The life form that really excites us from the collaborative point of view is pretty unprepossessing – it’s slime mould, the nasty reddish jelly-like stuff you sometimes find under half-rotted bark. Slime mould has fascinated scientists for decades. It’s hard to classify, as it’s not a mould at all. Cellular slime mould is a single-celled, amoeba-like organism that spends most of its time minding its own business. But when resources are scarce, individual slime mould cells start to cooperate to form a more complex organism that behaves as one. What’s more, when slime mould cells get together, they can display surprising levels of apparent ‘intelligence’ – like solving the puzzle of a maze by stretching between two food sources at either end. Then when the crisis is over, they split up and go back to existing as single cellular organisms once more.
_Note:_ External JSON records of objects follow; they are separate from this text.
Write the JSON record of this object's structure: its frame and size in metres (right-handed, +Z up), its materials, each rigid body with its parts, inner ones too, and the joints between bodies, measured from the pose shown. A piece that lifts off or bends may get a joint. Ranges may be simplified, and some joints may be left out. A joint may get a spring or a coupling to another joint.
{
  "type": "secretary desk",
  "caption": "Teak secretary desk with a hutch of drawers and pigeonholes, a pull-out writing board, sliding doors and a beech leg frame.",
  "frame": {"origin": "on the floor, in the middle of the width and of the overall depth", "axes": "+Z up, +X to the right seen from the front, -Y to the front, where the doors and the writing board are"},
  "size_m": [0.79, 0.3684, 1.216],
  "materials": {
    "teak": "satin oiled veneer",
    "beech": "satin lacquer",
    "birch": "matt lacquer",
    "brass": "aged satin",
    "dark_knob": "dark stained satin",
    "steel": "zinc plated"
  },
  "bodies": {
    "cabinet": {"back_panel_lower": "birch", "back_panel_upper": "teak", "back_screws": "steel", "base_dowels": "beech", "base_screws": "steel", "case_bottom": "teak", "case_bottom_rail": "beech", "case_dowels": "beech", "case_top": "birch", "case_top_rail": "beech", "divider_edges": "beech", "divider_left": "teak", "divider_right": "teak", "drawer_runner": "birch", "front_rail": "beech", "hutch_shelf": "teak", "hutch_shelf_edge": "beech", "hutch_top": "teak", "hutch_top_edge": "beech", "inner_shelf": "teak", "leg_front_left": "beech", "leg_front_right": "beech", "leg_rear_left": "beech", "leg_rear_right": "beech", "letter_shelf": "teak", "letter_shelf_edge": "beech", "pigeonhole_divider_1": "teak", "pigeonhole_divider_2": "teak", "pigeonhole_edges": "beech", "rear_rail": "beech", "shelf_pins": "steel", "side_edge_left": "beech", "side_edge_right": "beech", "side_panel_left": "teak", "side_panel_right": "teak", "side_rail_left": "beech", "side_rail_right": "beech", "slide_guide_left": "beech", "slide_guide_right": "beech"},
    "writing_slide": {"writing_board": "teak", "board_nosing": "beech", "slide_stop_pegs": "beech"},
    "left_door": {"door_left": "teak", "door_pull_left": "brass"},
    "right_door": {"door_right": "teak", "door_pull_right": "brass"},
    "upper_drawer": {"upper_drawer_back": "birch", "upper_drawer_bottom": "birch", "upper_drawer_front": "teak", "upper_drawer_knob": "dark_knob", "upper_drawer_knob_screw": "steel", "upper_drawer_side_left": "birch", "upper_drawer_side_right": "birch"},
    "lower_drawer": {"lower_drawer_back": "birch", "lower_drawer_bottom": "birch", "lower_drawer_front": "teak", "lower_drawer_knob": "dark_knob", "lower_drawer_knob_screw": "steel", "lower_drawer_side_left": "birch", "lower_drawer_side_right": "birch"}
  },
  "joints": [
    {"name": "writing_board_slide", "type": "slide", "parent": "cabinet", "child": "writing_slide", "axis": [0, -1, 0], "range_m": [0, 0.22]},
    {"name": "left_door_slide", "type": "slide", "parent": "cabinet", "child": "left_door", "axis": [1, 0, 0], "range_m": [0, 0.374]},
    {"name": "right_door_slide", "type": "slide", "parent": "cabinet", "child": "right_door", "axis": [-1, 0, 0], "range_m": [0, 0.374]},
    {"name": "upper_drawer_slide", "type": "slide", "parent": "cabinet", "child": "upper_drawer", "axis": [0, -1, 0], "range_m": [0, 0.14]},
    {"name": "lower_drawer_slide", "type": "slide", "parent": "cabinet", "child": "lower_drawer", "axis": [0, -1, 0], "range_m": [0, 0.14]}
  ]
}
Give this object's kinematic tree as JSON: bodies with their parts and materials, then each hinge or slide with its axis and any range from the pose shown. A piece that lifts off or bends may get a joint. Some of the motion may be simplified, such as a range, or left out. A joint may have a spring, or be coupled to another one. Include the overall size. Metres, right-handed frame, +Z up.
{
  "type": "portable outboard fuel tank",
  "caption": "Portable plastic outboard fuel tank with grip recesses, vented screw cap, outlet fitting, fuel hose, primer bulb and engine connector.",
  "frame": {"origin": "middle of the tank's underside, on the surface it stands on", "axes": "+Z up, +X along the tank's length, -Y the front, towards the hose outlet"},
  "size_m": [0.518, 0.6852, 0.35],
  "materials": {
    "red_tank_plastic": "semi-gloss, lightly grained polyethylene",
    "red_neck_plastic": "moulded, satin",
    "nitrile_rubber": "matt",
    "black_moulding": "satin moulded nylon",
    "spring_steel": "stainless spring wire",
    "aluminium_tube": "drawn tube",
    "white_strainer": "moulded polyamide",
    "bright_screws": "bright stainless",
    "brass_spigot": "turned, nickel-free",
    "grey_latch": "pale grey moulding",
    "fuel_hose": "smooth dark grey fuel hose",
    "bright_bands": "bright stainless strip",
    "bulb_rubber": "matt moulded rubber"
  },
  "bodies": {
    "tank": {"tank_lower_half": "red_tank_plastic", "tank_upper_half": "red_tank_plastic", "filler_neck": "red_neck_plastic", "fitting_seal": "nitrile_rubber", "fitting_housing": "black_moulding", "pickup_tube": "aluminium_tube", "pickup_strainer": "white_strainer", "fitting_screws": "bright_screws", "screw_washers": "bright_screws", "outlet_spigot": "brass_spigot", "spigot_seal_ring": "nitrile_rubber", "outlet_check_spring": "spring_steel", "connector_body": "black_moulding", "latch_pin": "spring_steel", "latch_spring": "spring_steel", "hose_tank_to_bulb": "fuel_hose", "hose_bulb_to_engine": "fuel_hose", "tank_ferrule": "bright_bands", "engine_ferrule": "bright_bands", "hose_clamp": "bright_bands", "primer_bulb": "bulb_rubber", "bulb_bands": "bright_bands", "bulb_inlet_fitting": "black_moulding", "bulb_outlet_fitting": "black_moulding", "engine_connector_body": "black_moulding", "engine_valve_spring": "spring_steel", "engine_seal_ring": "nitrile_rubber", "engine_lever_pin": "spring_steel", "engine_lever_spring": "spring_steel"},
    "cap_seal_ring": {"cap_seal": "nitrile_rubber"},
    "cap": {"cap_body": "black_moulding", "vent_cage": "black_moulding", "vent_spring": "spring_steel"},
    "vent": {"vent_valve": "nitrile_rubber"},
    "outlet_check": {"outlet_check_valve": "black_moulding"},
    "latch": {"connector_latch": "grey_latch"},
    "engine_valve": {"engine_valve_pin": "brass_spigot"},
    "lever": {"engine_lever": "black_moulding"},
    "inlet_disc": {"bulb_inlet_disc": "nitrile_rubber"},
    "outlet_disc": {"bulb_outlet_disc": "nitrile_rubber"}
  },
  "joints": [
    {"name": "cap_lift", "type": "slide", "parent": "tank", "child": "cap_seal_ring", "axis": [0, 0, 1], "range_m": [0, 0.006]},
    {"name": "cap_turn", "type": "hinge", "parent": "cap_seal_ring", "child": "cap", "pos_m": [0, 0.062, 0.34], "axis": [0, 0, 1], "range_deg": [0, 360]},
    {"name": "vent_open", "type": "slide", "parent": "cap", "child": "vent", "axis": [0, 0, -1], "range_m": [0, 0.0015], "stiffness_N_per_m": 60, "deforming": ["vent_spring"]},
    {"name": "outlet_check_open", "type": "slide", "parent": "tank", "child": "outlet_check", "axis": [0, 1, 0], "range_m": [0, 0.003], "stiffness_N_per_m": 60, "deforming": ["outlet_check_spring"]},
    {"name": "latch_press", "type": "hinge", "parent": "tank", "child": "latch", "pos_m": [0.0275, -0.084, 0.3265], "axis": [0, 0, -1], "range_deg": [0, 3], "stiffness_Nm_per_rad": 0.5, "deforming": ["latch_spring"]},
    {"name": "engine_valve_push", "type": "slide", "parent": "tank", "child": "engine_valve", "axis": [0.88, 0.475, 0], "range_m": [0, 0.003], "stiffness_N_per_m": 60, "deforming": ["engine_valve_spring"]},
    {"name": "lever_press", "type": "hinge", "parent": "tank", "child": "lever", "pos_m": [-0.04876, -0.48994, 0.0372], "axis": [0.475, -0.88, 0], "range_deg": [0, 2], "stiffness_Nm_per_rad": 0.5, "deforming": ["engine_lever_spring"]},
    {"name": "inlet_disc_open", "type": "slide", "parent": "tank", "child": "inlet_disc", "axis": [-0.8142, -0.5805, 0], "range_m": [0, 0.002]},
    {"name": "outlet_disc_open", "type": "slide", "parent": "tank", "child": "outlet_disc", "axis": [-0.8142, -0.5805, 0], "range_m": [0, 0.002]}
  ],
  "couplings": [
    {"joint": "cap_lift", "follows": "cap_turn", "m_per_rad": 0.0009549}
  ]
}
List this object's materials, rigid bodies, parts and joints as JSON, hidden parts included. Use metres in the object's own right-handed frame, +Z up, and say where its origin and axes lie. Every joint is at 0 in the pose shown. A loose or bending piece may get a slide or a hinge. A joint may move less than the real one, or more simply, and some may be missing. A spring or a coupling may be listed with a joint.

Steven Johnson tells the story of slime mould brilliantly in his book Emergence: The Connected Lives of Ants, Brains, Cities and Software. His point is that slime mould displays emergent behaviour – the ‘intelligence’ it demonstrates comes about from aggregating a mass of relatively simple elements. No one element is directing the show: rather, this complex behaviour emerges from the level of individual cells.

The reason we like slime mould so much is rather different. It’s because it has clearly got the hang of how to be a good partner. Slime mould knows when to be independent and when to collaborate. It doesn’t spend all its time as a team – each single cell manages perfectly well on its own for large stretches of time. But when slime mould cells get together, they can do amazing things.